In other words, by default, App Engine responses (provided they’re fresh) can be
re-acquired directly from caches so long as the Accept-Encoding
header hasn’t
changed. This seems like a safe default: if a browser needs a different
encoding, it won’t want the same response.
What to do when you don’t want the default caching behavior? App Engine allows
developers to provide their own Cache-Control
header. For example, we can
prevent caching entirely:
print 'Content-Type: text/plain'
print 'Cache-Control: no-cache'
print ''
print 'Hello, world!'
A quick trip to curl -D
confirms this behaves as expected.
But what about the Vary
header?
print 'Content-Type: text/plain'
print 'Cache-Control: no-cache'
print 'Vary: X-Something'
print ''
print 'Hello, world!'
App Engine doesn’t quite let us get away with this. The returned Vary
header
includes both X-Something
and Accept-Encoding
. This is true even if you
use the special Vary: *
form.
Many of my own App Engine apps aren’t web sites; they’re REST-ful APIs for which
Cache-Control: private
is not always the right choice. I’m a Django kinda guy,
so I often write my own middleware to ensure the right caching headers make
their way into my API responses.
One last detail of note: there is an App Engine bug related to the other side
of the Vary
header. App Engine allows you to download content from the web via
standard Python libraries. The App Engine edge cache currently ignores the
Vary
header in downloaded responses. This is in violation of the RFCs and can
lead to cache poisoning. For certain apps, I imagine that
issue 4277 is
a show-stopper. Alas: if history is any guide, and despite the severity of the
bug, I wouldn’t expect a fix any time soon…
Static Content
App Engine allows you to upload a small amount of static content along with your application. Static content is served through a fast (and less financially expensive) path that doesn’t need to touch application code.
To include static content, simply add static file or directory callouts to the
handlers
section of your app.yaml
. (See the
application configuration
documentation for details.)
Let’s fire up curl -D
again and check out the headers returned for a sample
static file:
HTTP/1.1 200 OK
ETag: "anYKQA"
Date: Tue, 25 Oct 2011 00:42:26 GMT
Expires: Tue, 25 Oct 2011 00:52:26 GMT
Cache-Control: public, max-age=600
Content-Type: text/plain
Server: Google Frontend
Transfer-Encoding: chunked
For static content, we see that App Engine provides a public
Cache-Control
response (so any cache may hold on to the returned resource) with a short
lifespan of ten minutes. (Again, this is true for both HTTP and HTTPS service.)
Thankfully, an
ETag
is
also included in the mix.
App Engine gives you both app-wide and fine-grained control over the expiration
times for static content. This is configured in your app.yaml
. To set an
application-wide expiration time, use the default_expiration
property, like
so: default_expiration: "7d"
. Or, if you’d like to specify for a specific
static_file
or static_directory
, you can simply hang an expiration
property off of each. (See the
app configuration
documentation for details.)
This sort of control over expiration times is handy, but I often need to go one
step further. In my experience, new App Engine code often implies changes to my
static javascript, css, and image resources. I want my static content to
invalidate when I push new code to App Engine. While App Engine updates its
ETag
s on push, most clients won’t make use of this to invalidate the cache.

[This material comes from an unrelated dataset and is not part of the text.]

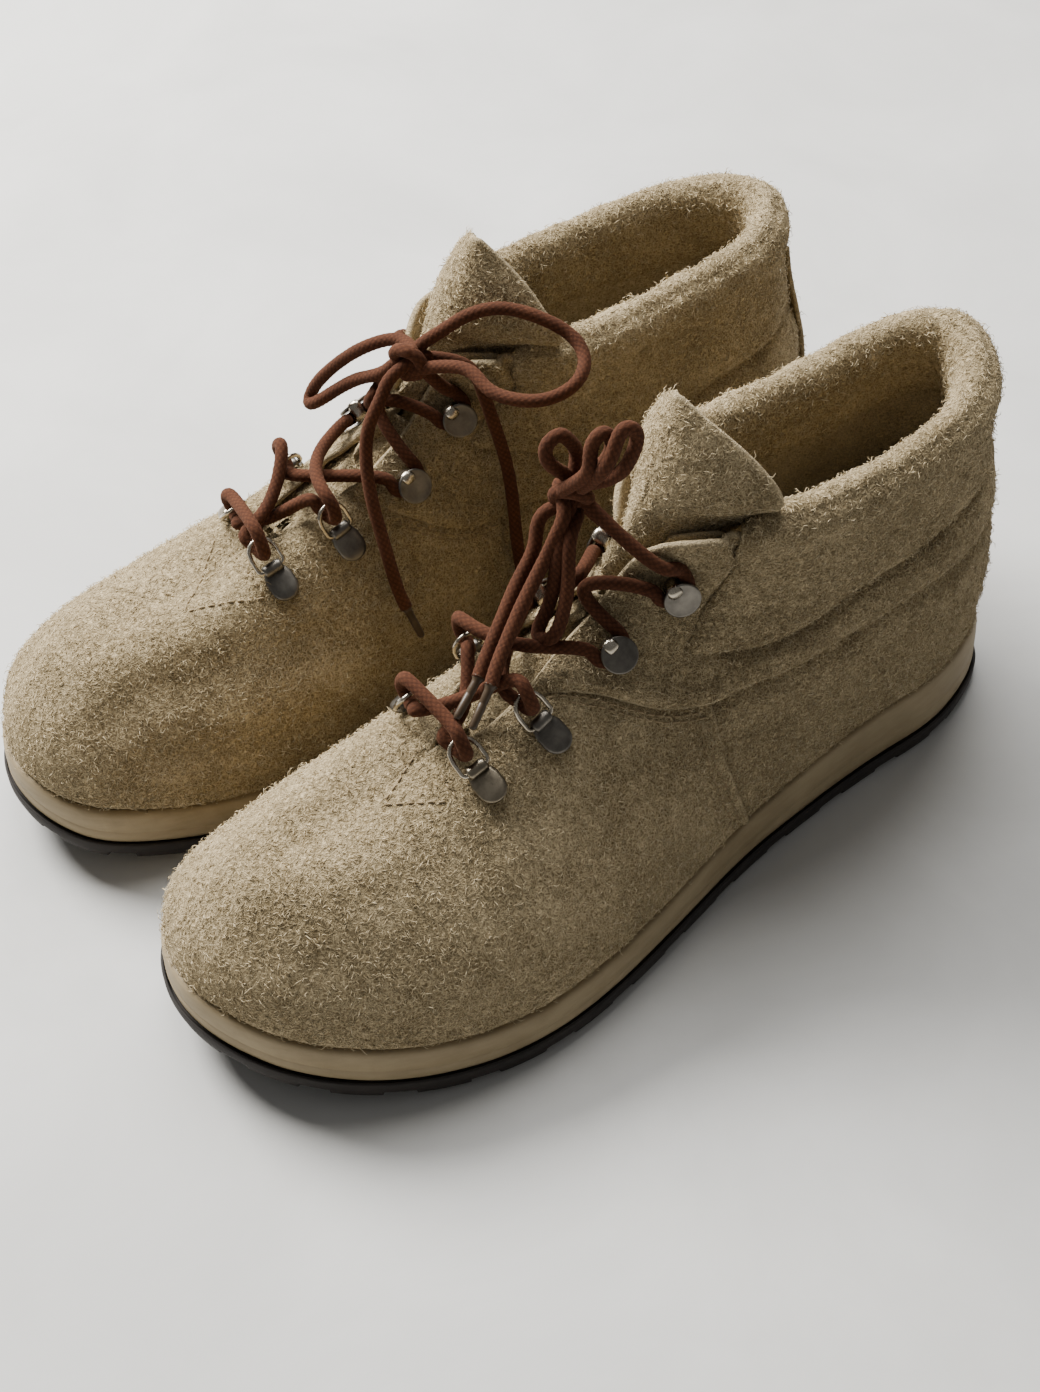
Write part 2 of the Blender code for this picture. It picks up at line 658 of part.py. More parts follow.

For typical web apps, static content is referenced by dynamic content, so I’ve
developed a workable system to change references to static content after every
push. Basically, I’ve created a new Django template tag, static_url
, that
appends a cache buster query parameter to referenced URLs. This isn’t really
cache invalidation — instead, we’re handing out entirely new URLs! The
effect is the same. I set the buster to the value of the CURRENT_VERSION_ID
environment variable provided by the
App Engine runtime;
the value changes on every push. I built this for Django but the equivalent
should be easy to string together in your favorite framework.